We set off on foot, following a well worn path between the trees and the cliffwall. It wound round and round as the late sunshine reflected desert yellow off the rocks above. Small birds would flitter past and you could hear how much life there was surrounding us. The path led up to a viewpoint over the tops of the trees were we could see beyond to water and then open space. The water stretched across for half a mile to the far cliffs - covered in waterlilies and edged in reeds. On the far bank a fisherman was returning in his dinghy, the sound of the water parting for his oars carried to us. From there we were led down through a natural rock arch - O Arco - and then up again to a spectacular view of the sun setting over the water. The still waters shone and sparkled as the rocks beamed yellow warmth against the rich velvet sky. The sense of space and otherness was incredible. The waters stretched as far as the eye could see, far away into presumably some river valley tributary system. All along the edges bright vibrant greens.
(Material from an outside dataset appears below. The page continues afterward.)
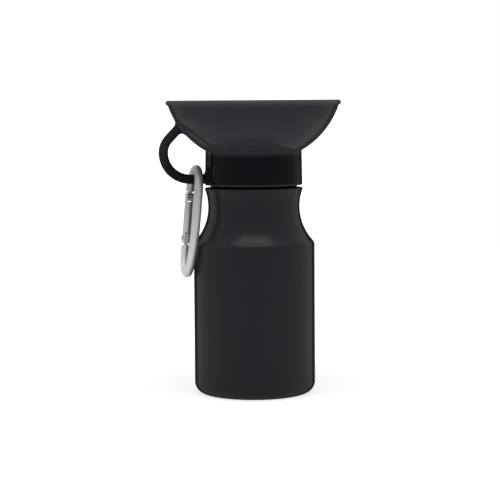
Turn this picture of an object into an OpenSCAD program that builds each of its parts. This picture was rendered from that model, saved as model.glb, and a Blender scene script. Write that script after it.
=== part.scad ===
// Travel water bottle for dogs: a squeeze bottle that screws into a flared drinking bowl.
// Unscrewed half a turn, a squeeze lifts water up the dip tube, past the stopper and into the bowl.
// Released, the bottle draws it back. A ring on the bowl carries a spring-gate carabiner.
// Units are millimetres. The bottle stands on z = 0 with its axis on Z; the ring points to -X.

/* [Bottle] */
// Outer diameter of the body
body_d = 75; // [74:0.5:76]
// Rounding between the body and its base
base_round = 7; // [5:0.5:8]
// Depth of the dish under the base
dish_h = 1.8; // [1:0.1:3]
// Width of the foot ring
foot_w = 4.5; // [3:0.5:7]
// Height of the waist, where the shoulder is narrowest
waist_z = 116; // [112:1:120]
// Diameter of the waist
waist_d = 56.6; // [56:0.2:58]
// Radius of the hollow curve from body to waist
shoulder_r = 31.5; // [29:0.5:34]
// Rounding between the shoulder and the body
corner_r = 4; // [3:0.5:6]
// Height of the shoulder's top edge above the waist
lip_rise = 10.8; // [9.8:0.2:12]
// Wall of the squeezable bottle
bottle_wall = 1.6; // [1.2:0.1:2.2]

/* [Neck] */
// Height of the neck above the shoulder
neck_h = 16.2; // [15.6:0.2:18]
// Outer diameter of the neck, without its thread
neck_d = 51.6; // [51:0.1:52.2]
// Wall of the neck
neck_wall = 2.4; // [2:0.1:2.8]
// Room for the thread between the neck and the collar
thread_room = 1.6; // [1.4:0.1:1.8]
// How far the bead under the collar stands out from the neck
bead_out = 0.9; // [0.6:0.1:1.3]
// Height of the bead
bead_h = 1.6; // [1:0.1:2]
// Groove between the shoulder and the bead
bead_rise = 0.9; // [0.6:0.1:1.4]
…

As the richest colours started their slow fade to black we turned back towards the car. The sky and rocks gently subduing themselves to the darkness visibly moment by moment. A few whisps of cloud catching the last of the apricot pinks up above. We reached the car in dusk-light. The men re-emerged from their vantage points to collect their fee. The fisherman also appeared with an enormous silver catfish hanging from a hook, still flashing slivers of reflected sky. It looked delicious - but we had no need of it.
As the car pulled out of the rock corridor and back into the open flatness of the desert the ground had turned deep ochre-red and the sky - vast as it can only be in flat lands - put on a last display of brilliance. By the time we got back onto the road it was dark - only the headlights providing any guidance.